Return only the number of lines holding the word "parts".

### DATA TO USE
════

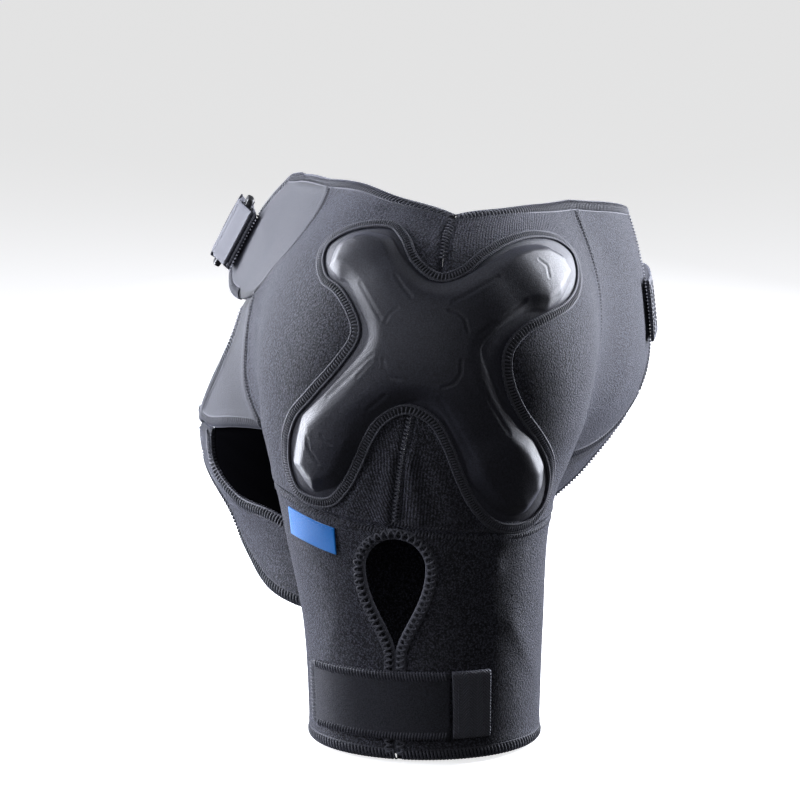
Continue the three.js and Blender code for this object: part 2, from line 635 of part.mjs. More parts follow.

════

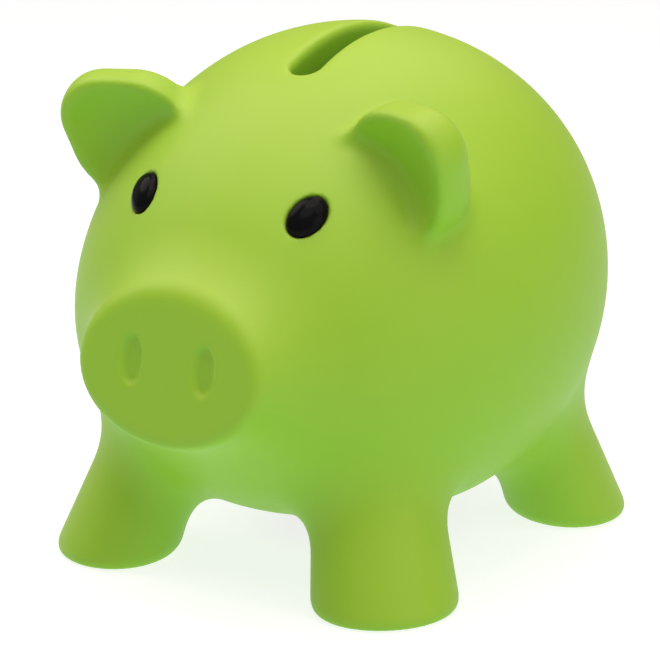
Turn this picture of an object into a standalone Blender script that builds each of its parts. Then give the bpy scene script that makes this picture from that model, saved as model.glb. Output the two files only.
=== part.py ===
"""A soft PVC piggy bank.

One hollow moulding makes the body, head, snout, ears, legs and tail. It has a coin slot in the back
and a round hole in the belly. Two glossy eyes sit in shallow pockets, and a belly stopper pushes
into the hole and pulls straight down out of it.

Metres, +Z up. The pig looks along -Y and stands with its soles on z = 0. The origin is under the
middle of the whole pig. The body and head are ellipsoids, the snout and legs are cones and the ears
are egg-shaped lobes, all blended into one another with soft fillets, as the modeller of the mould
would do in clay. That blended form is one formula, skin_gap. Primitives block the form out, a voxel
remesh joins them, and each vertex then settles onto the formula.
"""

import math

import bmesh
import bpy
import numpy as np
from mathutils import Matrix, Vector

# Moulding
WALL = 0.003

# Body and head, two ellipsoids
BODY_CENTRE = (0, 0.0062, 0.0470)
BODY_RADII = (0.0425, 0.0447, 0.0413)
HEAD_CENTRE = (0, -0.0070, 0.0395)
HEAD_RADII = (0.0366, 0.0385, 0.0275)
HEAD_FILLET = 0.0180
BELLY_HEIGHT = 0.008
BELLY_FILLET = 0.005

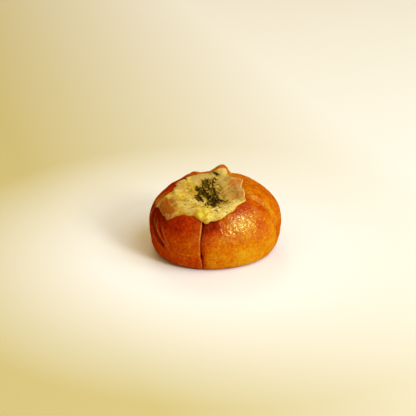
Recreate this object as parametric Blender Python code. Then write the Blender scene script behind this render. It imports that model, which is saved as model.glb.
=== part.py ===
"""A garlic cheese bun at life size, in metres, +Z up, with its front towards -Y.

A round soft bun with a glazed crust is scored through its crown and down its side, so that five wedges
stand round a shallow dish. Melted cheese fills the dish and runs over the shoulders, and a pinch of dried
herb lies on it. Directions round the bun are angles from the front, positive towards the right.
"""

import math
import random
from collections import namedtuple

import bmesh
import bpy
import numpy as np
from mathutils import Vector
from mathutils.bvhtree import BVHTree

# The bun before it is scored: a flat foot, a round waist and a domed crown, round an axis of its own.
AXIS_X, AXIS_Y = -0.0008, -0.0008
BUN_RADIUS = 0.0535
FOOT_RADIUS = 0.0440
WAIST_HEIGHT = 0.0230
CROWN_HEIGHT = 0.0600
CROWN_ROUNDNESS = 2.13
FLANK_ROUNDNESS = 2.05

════

### RESULT OF THE TASK
2